DESCRIPTION OF THE PREFERRED EMBODIMENTS

[0015] The present invention is directed toward a method of depositing a metallic film on a substrate. This invention comprises placing a substrate 12 comprising an upper surface, a lower surface, and silicon in a reaction cell or chamber 14, wherein at least one of said surfaces is coated with a coating 16 selected from the group consisting of TaN, TiN, and Ta, as shown in FIG. 1 and in block 10 of FIG. 2. In a preferred embodiment, the coating on the substrate is patterned.

[0016] In one preferred embodiment, the substrate is a silicon wafer. In another preferred embodiment, the substrate is a glass plate. In another preferred embodiment, the substrate is placed on a heated platform 18, as shown in FIG. 1. The invention further comprises heating the substrate to a temperature of at least 150° C., as shown in block 30 of FIG. 2.

[0017] The invention further comprises introducing a source metal into the reaction chamber through the use of the carrier gas that is bubbled through the aqueous reducing agent, as shown in FIG. 1 and in block 40 of FIG. 2. In one preferred embodiment, the substrate is heated to a temperature of at least 210° C. prior to introducing the source metal. In another preferred embodiment, the substrate is heated to a temperature of at least 300° C. prior to introducing the source metal.

[0018] In a preferred embodiment, the carrier gas is hydrogen. In a preferred embodiments, the reducing agent is selected from the group consisting of ethanol, isopropanol, and formaldehyde.

[0019] In a preferred embodiment, the source metal is hydrated copper II, or other copper β-diketonates. In another preferred embodiment, the source metal comprises silver. In this preferred embodiment, the source metal may be Ag(I). In another preferred embodiment, the source metal comprises a metal selected from the group consisting of Me, Pt, and Co.

[0020] The invention further comprises depositing the source metal onto the coated surface of the substrate, as shown in block 50 of FIG. 2. In a preferred embodiment, the deposition rate of source metal onto the substrate is controlled by controlling the rate at which the source metal is introduced into the reaction chamber.

[0021] The foregoing disclosure and description of the invention are illustrative and explanatory. Various changes in the size, shape, and materials, as well as in the details of the illustrative construction may be made without departing from the spirit of the invention.

Claims

1. A method of depositing a metallic film on a substrate comprising: a. placing a substrate comprising an upper surface, a lower surface, and silicon in a reaction cell, wherein at least one of said surfaces is coated with a coating selected with from the group consisting of TaN, TiN, and Ta; b. introducing an aqueous reducing agent into the reaction cell; c. heating the substrate to a temperature of at least 150 degrees Centigrade; d. introducing a source metal into the reaction chamber through the use of a carrier gas that is bubbled through the aqueous reducing agent; and e. depositing the source metal onto the coated surface of the substrate.

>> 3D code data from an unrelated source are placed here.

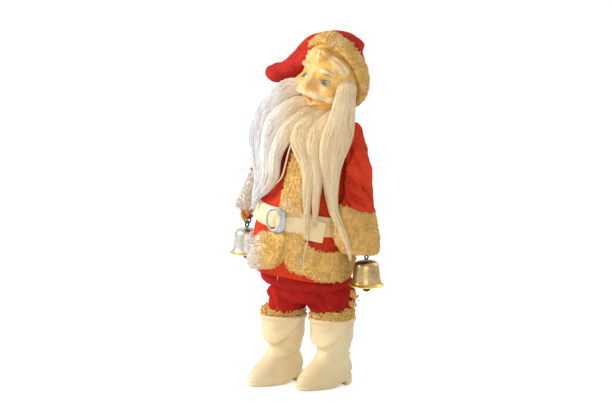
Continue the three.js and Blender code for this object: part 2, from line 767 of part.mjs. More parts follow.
// The cap: felt over the back of the skull that runs into a tail hanging to the doll's right.
function cap() {
  const tail = sweep(
    [
      [12, 9, 26],
      [-7, 8, 28],
      [-23, 4, 20],
      [-36, -2, 9],
      [-47, -8, 0],
      [-57, -13, -4],
      [-62, -14, -4],
    ],
    [9, 11, 11, 9, 7.6, 6.6, 3],
    [6, 9, 10, 9, 7.6, 6.6, 3],
    new THREE.Vector3(0, 1, 0),
    12,
    14,
  );
  const behind = BAND_WIDTH / 2 + FIT_GAP;
  const back = skullLayer(FELT_THICK).intersect(bandSlab(behind, 60));
  const bandSpace = skullLayer(BAND_THICK + FIT_GAP).intersect(bandSlab(-behind, behind));
  return back.add(tail.subtract(bandSpace)).subtract(headShape(FIT_GAP));
}

// Beard locks in the figure's frame: combed fibre hangs from the cheeks and chin over the chest

// Each lock: its line from the root down, heights from the head's middle, with half widths across
// and half depths front to back.
const BEARD_LOCKS = [
  {
    points: [
      [-17, -22, -10],
      [-25, -30, -26],
      [-32, -34, -48],
      [-34, -35, -68],
      [-33, -40, -86],
      [-29, -50, -104],
    ],
    widths: [7, 12, 13.5, 11.5, 8, 1.6],
    depths: [5, 7, 7, 6, 4.5, 1.6],
  },
  {
    points: [
      [-4, -29, -23],
      [-11, -35, -45],
      [-17, -40, -63],
      [-20, -46, -78],
      [-24, -53, -93],
      [-28, -55, -105],
    ],
    widths: [11, 13, 11, 7.6, 4.4, 1.4],
    depths: [5, 7, 6, 5, 3, 1.4],
  },
  {
    points: [
      [7, -29, -23],
      [7, -34, -44],
      [9, -37, -59],
      [15, -42, -73],
      [21, -48, -88],
      [23, -54, -106],
    ],
    widths: [12, 14.5, 13.5, 10.5, 7, 1.6],
    depths: [5, 7, 6, 5, 4, 1.4],
  },
  {
    points: [
      [23, -18, -8],
      [27, -27, -27],
      [28, -31, -48],
      [29, -34, -66],
      [30, -39, -83],
      [31, -45, -99],
    ],
    widths: [6, 11.5, 12, 9.5, 6, 1.6],
    depths: [5, 7, 6.5, 5, 4, 1.6],
  },
  {
    points: [
      [28, -30, -34],
      [32, -34, -56],
      [33, -38, -80],
      [37, -41, -105],
      [44, -42, -132],
    ],
    widths: [4, 4, 3.4, 2.6, 1],
    depths: [4, 3.6, 2.8, 2, 1],
  },
];

// The skull as the figure sees it, for what lies against the face.
function placedHead(body) {
  return placed(body, { turnZ: HEAD_TURN_DEG, x: NECK_X, y: NECK_Y, z: HEAD_Z });
}

function beard() {
  const facing = new THREE.Vector3(1, 0, 0);
  const locks = BEARD_LOCKS.map(({ points, widths, depths }) => {
    const line = points.map(([x, y, z]) => [x, y, z + HEAD_Z]);
    return sweep(line, widths, depths, facing, 11, 10);
  });
  const joined = locks.reduce((all, lock) => all.add(lock));
  const trim = coatBand(BELT_Z + 2, COLLAR_Z - 1, PLUSH_THICK + FIT_GAP);
  return joined.subtract(placedHead(headShape(FIT_GAP))).subtract(trim);
}

// Assembly

const doll = new THREE.Group();
const centred = new THREE.Group();
centred.position.set(CENTRE_SHIFT_X, CENTRE_SHIFT_Y, 0);
doll.add(centred);

const figure = new THREE.Group();
figure.rotation.y = LEAN_DEG * DEG;
const leanFoot = new THREE.Vector3(0, 0, LEAN_HEIGHT).applyAxisAngle(
  new THREE.Vector3(0, 1, 0),
  LEAN_DEG * DEG,
);
figure.position.set(-leanFoot.x, 0, LEAN_HEIGHT - leanFoot.z);
centred.add(figure);

function addTorso() {
  figure.add(mesh("torso_core", loft(torsoLevels()), STUFFING));
  figure.add(mesh("neck_post", neckPost(), WOOD));
  figure.add(mesh("coat", coat(), FELT_RED));
  figure.add(mesh("coat_hem_trim", hemRoll(0).subtract(loft(COAT, FIT_GAP)), PLUSH));
  const beltTop = BELT_Z + BELT_WIDTH / 2 + 3;
  const beltBottom = BELT_Z - BELT_WIDTH / 2 - 3;
  figure.add(mesh("front_trim_upper", frontTrim(beltTop, COLLAR_Z - 2), PLUSH));
  figure.add(mesh("front_trim_lower", frontTrim(HEM_TOP_Z + 1, beltBottom), PLUSH));
  figure.add(mesh("belt", belt(), VINYL));
  figure.add(mesh("belt_end", beltEnd(), VINYL));
  figure.add(mesh("belt_buckle", buckle(), SILVER_PLATE));
}

function addLegs() {
  centred.add(mesh("hip_block", hipBlock(), WOOD));
  centred.add(mesh("trousers", trousers(), TROUSER_RED));
  [1, -1].forEach((side) => {
    const name = side > 0 ? "left" : "right";
    const [x, y] = legCentre(side);
    centred.add(mesh(name + "_leg_post", legPost(side), WOOD));
    centred.add(mesh(name + "_trouser_fleece", fleeceEdge(side), FLEECE));
    const stand = new THREE.Group();
    stand.position.set(x, y, 0);
    stand.rotation.z = BOOT_TURN_DEG * DEG;
    stand.add(mesh(name + "_boot", boot(), BOOT_PLASTIC));
    stand.add(mesh(name + "_boot_plug", bootPlug(), WOOD));
    centred.add(stand);
  });
}

// The bell hangs upright from the ring, wherever the arm holds it.
function addBell(name, pivot) {
  const holder = new THREE.Group();
  holder.position.copy(pivot);
  holder.add(mesh(name + "_bell", bell(), BELL_BRASS));
  holder.add(mesh(name + "_bell_eye", bellEye(), STEEL_WIRE));
  const clapper = new THREE.Group();
  clapper.position.set(0, 0, BELL_TOP - CLAPPER_TOP);
  clapper.add(mesh(name + "_clapper_wire", clapperWire(), STEEL_WIRE));
  clapper.add(mesh(name + "_clapper_ball", clapperBall(), STEEL_WIRE));
  holder.add(clapper);
  centred.add(holder);
}

function addArm(side) {
  const index = side > 0 ? 0 : 1;
  const name = side > 0 ? "left" : "right";
  const spread = ARM_SPREAD[index];
  const arm = new THREE.Group();
  arm.position.set(side * ARM_PIVOT_X, ARM_PIVOT_Y[index], SHOULDER_Z);
  arm.rotation.x = -ARM_FORWARD_DEG[index] * DEG;
  arm.add(mesh(name + "_arm_core", armCore(side, spread), STUFFING));
  arm.add(mesh(name + "_sleeve", sleeve(side, spread, SLEEVE_LENGTH[index]), FELT_RED));
  const handOut = HAND_OUT[index];
  const cuffBody = cuff(side, spread, SLEEVE_LENGTH[index], CUFF_LENGTH[index]);
  const handBody = hand(side, spread, handOut);
  const pivot = bellPivot(side, spread, handOut);
  arm.add(mesh(name + "_cuff", cuffBody.subtract(handRoom(side, spread, handOut)), PLUSH));
  arm.add(mesh(name + "_hand", handBody.subtract(bellRing(pivot, FIT_GAP)), PAINTED_FACE));
  arm.add(mesh(name + "_bell_ring", bellRing(pivot), STEEL_WIRE));
  figure.add(arm);
  doll.updateMatrixWorld(true);
  addBell(name, centred.worldToLocal(arm.localToWorld(pivot)));
}

function addHead() {
  const turned = new THREE.Group();
  turned.position.set(NECK_X, NECK_Y, HEAD_Z);
  turned.rotation.z = HEAD_TURN_DEG * DEG;
  turned.add(mesh("head", head(), PAINTED_FACE));
  turned.add(mesh("hat", cap(), FELT_RED));
  turned.add(mesh("hat_trim", capBand(), PLUSH));
  figure.add(turned);
  figure.add(mesh("beard", beard(), BEARD_FIBRE));
}

addTorso();
addLegs();
addArm(1);
addArm(-1);
addHead();

export default doll;
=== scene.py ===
"""A Santa Claus display doll: cloth suit with pile trim, combed beard, moulded boots and two bells."""

import json
import math

import bmesh
import bpy
import numpy as np
from mathutils import Matrix, Vector, noise


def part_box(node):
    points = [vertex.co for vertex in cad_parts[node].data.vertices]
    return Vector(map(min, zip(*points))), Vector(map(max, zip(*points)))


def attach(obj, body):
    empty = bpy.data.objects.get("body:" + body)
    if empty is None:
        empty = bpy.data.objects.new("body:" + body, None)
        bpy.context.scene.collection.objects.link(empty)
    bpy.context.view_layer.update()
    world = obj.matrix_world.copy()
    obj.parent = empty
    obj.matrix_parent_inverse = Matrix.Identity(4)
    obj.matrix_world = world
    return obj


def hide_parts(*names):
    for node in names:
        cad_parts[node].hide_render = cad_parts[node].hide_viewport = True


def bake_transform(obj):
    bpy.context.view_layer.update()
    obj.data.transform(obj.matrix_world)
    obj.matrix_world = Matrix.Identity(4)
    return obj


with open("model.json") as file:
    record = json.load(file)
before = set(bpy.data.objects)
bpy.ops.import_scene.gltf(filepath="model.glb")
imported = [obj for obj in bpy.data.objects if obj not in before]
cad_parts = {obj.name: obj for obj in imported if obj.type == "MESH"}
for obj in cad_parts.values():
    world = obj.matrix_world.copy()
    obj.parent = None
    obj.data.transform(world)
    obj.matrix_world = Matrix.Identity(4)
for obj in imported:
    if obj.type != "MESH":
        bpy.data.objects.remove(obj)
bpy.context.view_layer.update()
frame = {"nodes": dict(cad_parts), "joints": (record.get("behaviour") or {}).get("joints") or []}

bl_info = {
    "name": "Santa Claus doll",
    "version": (1, 0, 0),
    "blender": (4, 5, 0),
    "location": "3D View > Sidebar > Doll",
    "description": "Builds the finished looks of a standing Santa Claus doll round its solids",
    "category": "Object",
}

MM = 0.001

# Where the solids stand, in millimetres, as the part's source has them
CENTRE = Vector((-1.84, 12.89, 0.0))
LEAN_HEIGHT = 80.0
LEAN_ANGLE = math.radians(6.0)
HEAD_MIDDLE = Vector((4.0, 2.0, 270.0))
HEAD_TURN = math.radians(-10.0)
HEAD_HALF = Vector((24.5, 26.5, 33.0))
SHOULDER_HEIGHT = 214.0
SHOULDER_OUT = 34.0
ARM_BACK = {"left": -3.0, "right": 0.0}
ARM_FORWARD = {"left": math.radians(5.0), "right": 0.0}
ARM_SPREAD = {"left": 0.0, "right": 12.0}
SLEEVE_LENGTH = {"left": 50.0, "right": 40.0}
CUFF_LENGTH = {"left": 35.5, "right": 30.0}
HAND_TOP = 69.0
HAND_OUT = {"left": 8.0, "right": 2.5}
SIDE = {"left": 1, "right": -1}
BOOT_OUT = 22.5
BOOT_STAGGER = 4.1
BOOT_TURN = math.radians(-20.0)
BELT_MIDDLE = 151.0
BELT_TILT = math.radians(4.0)

# The photograph's camera
VIEW_TURN = math.radians(32.0)
VIEW_RISE = math.radians(11.0)
VIEW_AIM = Vector((-3.28, 11.99, 156.7)) * MM
VIEW_WIDTH = 520.2 * MM
VIEW_AWAY = 6.0


def about_height(height, turn):
    """The matrix that turns about a level axis at one height over the middle."""
    return Matrix.Translation((0, 0, height)) @ turn @ Matrix.Translation((0, 0, -height))


STAND = Matrix.Scale(MM, 4) @ Matrix.Translation(CENTRE)
FIGURE = STAND @ about_height(LEAN_HEIGHT, Matrix.Rotation(LEAN_ANGLE, 4, "Y"))
HEAD = FIGURE @ Matrix.Translation(HEAD_MIDDLE) @ Matrix.Rotation(HEAD_TURN, 4, "Z")


def arm_place(name):
    """The arm's own place: its shoulder is the origin and the arm hangs down."""
    shoulder = Matrix.Translation((SIDE[name] * SHOULDER_OUT, ARM_BACK[name], SHOULDER_HEIGHT))
    return FIGURE @ shoulder @ Matrix.Rotation(-ARM_FORWARD[name], 4, "X")


def boot_place(name):
    """The boot's own place: its shaft is over the origin and the toe points forwards."""
    side = SIDE[name]
    stood = Matrix.Translation((side * (BOOT_OUT - 0.5), side * BOOT_STAGGER, 0))
    return STAND @ stood @ Matrix.Rotation(BOOT_TURN, 4, "Z")


def joint_place(name):
    """A joint's place at rest, with the scale of millimetres."""
    found = next(j for j in frame["joints"] if j["name"] == name)
    return Matrix.Translation(found["pos_m"]) @ Matrix.Scale(MM, 4)


# Colours and material nodes


def linear(code):
    """A hex sRGB colour as linear red, green, blue; a linear colour stays as it is."""
    if not isinstance(code, str):
        return tuple(code)
    parts = [int(code[i : i + 2], 16) / 255 for i in (1, 3, 5)]
    return tuple(c / 12.92 if c <= 0.04045 else ((c + 0.055) / 1.055) ** 2.4 for c in parts)


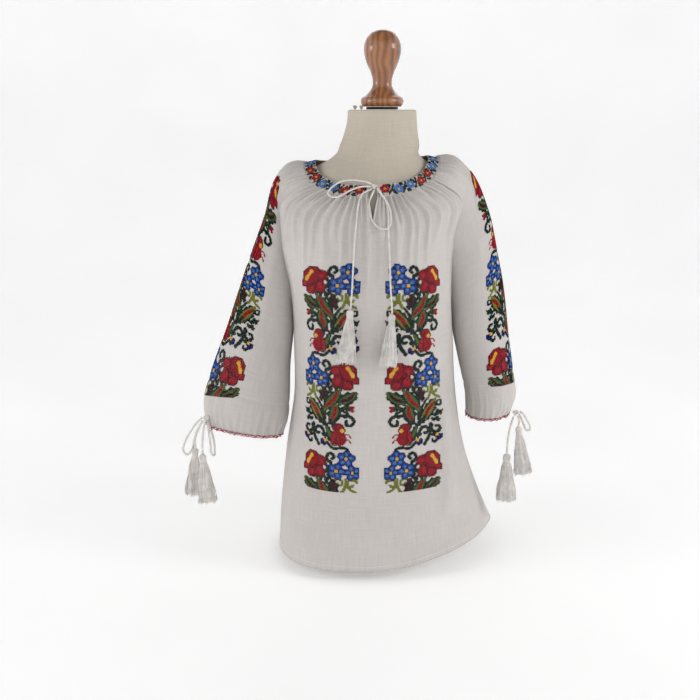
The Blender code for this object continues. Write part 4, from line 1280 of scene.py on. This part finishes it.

2. The method of claim 1, wherein the reducing agent is selected from the group consisting of ethanol, isopropanol, and formaldehyde.

3. The method of claim 1, wherein the source metal is hydrated copper II.

4. The method of claim 1, wherein the source metal is a copper β-diketonates.

5. The method of claim 1, wherein the source metal comprises silver.

6. The method of claim 5, wherein the source metal is Ag(I).

7. The method of claim 1, wherein the source metal comprises a metal selected from the group consisting of Me, Pt, and Co.

8. The method of claim 1, wherein the substrate is heated to a temperature of at least 210 degrees Centigrade prior to introducing the source metal.

9. The method of claim 1, wherein the substrate is heated to a temperature of at least 300 degrees Centigrade prior to introducing the source metal.

10. The method of claim 1, wherein the substrate is placed on a heated platform.

11. The method of claim 1, wherein the carrier gas is hydrogen.

12. The method of claim 1, wherein the deposition rate of source metal onto the substrate is controlled by controlling the rate at which the source metal is introduced into the reaction chamber.

13. A method of depositing a metallic film on a substrate comprising: a. placing a silicon wafer substrate comprising at least one outer surface, in a reaction cell, wherein the surface is coated with a coating is selected with from the group consisting of TaN, TiN, and Ta; b. introducing an aqueous reducing agent into the reaction cell; c. heating the substrate to a temperature of at least 150 degrees Centigrade; d. introducing a source metal into the reaction chamber through the use of a carrier gas that is bubbled through the aqueous reducing agent; and e. depositing the source metal onto the coated surface of the substrate.

14. The method of claim 13, wherein: a. the source metal comprises cooper; and b. the substrate is heated to a temperature of at least 210 degrees Centigrade prior to introducing the source metal.

15. The method of claim 13, wherein: a. the source metal comprises silver; and b. the reducing agent is selected from the group consisting of ethanol, isopropanol, and formaldehyde.

16. The method of claim 13, wherein the coating on said substrate is patterned.

17. A method of depositing a metallic film on a substrate comprising: a. placing a substrate comprising an upper surface, a lower surface, and silicon on a heating platform in a reaction cell, wherein at least one of said surfaces is coated with a coating selected with from the group consisting of TaN, TiN, and Ta; b. introducing an aqueous reducing agent into the reaction cell; c. heating the substrate to a temperature of at least 150 degrees Centigrade; d. introducing a source metal into the reaction chamber through the use of a carrier gas that is bubbled through the aqueous reducing agent; and e. depositing the source metal onto the coated surface of the substrate.

18. The method of claim 17, wherein the substrate is a glass plate.

19. The method of claim 17, wherein the carrier gas is hydrogen.

20. The method of claim 17, wherein the substrate is heated to a temperature of at least 300 degrees Centigrade prior to introducing the source metal.